Director of the first two “Hostel” movies, Eli Roth opts for violent carnage, inspired by Italian director Ruggero Deodato’s grim “Cannibal Holocaust” (1980), in which ‘found footage’ of a documentary film crew reveals what occurred in the Amazonian jungle, concluding with the memorable line: “I wonder who the real cannibals are.”

Roth’s updated, politically incorrect version begins on a New York college campus, where Alejandro (Ariel Levy) stages a hunger strike for underpaid janitors.

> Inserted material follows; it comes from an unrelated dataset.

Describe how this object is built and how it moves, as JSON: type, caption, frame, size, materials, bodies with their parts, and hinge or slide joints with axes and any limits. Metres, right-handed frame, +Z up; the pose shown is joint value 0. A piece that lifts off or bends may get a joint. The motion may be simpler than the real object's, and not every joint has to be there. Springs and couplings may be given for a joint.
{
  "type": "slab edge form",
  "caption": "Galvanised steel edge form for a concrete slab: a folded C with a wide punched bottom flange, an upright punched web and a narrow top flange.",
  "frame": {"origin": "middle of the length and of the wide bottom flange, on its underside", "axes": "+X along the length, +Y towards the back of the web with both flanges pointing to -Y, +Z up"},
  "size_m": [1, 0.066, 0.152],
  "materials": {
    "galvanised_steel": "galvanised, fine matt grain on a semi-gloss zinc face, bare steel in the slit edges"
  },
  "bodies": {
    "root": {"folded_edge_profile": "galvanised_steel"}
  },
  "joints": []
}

His interest then turns to saving the Amazon rain forest from exploitation by developers’ bulldozers.

Despite the skepticism of her roommate (singer Sky Ferreira), naïve Justine (Lorenza Izzo, Roth’s real-life wife) joins Alejandro and other clueless students on a mission, over the objections of her father, a human rights lawyer at the U.N., who gives her the phone number of the U.S. Ambassador to Peru – just in case.

When their small plane crashes, Alejandro, Justine and the surviving ‘do-gooders’ are captured and tortured by savages whose bodies are slathered with red ochre and chalk. Ironically, these are South America’s indigenous people, the ones that environmental activists are determined to ‘save.’

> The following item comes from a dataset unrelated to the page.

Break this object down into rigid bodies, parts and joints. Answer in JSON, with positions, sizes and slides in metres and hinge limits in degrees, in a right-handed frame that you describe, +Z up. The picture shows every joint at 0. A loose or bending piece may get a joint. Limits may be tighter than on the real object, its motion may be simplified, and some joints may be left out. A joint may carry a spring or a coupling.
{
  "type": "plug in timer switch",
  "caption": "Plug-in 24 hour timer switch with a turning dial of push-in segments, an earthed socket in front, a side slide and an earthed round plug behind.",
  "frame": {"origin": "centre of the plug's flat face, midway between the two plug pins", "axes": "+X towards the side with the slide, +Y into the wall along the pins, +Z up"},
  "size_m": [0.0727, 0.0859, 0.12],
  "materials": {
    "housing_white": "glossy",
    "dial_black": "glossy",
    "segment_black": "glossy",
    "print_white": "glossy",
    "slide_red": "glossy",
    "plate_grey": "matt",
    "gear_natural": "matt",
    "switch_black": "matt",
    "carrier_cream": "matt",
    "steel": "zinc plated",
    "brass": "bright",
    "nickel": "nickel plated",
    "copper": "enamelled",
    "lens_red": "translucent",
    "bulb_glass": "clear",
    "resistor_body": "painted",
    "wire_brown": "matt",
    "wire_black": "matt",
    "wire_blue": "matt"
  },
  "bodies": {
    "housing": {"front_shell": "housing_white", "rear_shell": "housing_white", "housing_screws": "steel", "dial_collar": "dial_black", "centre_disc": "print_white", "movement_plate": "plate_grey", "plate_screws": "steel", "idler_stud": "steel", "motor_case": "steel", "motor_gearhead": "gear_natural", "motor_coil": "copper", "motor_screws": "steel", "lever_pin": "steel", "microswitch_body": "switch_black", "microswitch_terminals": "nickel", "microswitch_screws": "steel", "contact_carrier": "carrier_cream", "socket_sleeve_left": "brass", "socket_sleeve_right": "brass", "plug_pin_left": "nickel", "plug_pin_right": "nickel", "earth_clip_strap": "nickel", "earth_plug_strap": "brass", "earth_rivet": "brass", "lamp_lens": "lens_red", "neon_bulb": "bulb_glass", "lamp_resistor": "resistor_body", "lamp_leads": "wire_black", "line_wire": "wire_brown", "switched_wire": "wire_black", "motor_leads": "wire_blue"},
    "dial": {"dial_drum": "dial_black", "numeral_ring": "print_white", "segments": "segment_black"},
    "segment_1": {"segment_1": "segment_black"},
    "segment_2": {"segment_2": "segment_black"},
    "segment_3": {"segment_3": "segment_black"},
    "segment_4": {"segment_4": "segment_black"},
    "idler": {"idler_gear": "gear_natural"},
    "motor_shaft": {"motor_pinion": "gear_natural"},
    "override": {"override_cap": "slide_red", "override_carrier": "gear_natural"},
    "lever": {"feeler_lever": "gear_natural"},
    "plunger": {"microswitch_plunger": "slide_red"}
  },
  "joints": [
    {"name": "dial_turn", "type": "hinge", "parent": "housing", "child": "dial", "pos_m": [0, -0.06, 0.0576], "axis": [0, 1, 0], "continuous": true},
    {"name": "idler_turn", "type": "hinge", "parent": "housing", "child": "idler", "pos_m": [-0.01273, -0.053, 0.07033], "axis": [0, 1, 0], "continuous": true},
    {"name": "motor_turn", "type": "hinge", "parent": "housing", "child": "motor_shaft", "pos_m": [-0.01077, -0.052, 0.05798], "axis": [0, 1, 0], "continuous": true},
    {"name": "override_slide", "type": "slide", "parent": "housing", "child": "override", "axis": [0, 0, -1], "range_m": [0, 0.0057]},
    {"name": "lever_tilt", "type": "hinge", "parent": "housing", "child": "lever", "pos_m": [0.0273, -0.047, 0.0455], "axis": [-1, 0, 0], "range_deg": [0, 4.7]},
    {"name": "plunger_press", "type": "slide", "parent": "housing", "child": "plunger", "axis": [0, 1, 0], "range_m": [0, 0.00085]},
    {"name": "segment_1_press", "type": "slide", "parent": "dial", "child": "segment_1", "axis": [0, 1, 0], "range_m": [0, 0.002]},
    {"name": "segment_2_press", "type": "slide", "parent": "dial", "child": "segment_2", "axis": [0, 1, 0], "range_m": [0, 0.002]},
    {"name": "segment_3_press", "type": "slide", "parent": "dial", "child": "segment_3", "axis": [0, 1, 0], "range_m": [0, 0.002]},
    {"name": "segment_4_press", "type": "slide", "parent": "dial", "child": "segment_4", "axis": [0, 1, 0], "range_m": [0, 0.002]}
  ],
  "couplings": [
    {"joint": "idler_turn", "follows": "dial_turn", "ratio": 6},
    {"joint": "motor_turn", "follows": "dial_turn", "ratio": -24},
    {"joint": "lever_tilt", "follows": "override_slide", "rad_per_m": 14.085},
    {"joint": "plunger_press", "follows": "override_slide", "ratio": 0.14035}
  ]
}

Leaving nothing to the imagination, Eli Roth vividly depicts dreadful eye-gouging and depraved genital mutilation of the victims, culminating in a feast, zooming in as the cannibals are chewing on roasted corpses.

FYI: After debuting at the 2013 Toronto Film Festival, this was in limbo due to its offensive content – until producer Jason Blum/Blumhouse Productions picked it up, creating a new label, BH Tilt, at Universal Studios.

On the Granger Movie Gauge of 1 to 10, “Green Inferno” is a gross, stomach-churning 2, proving, once again, that no good deed goes unpunished.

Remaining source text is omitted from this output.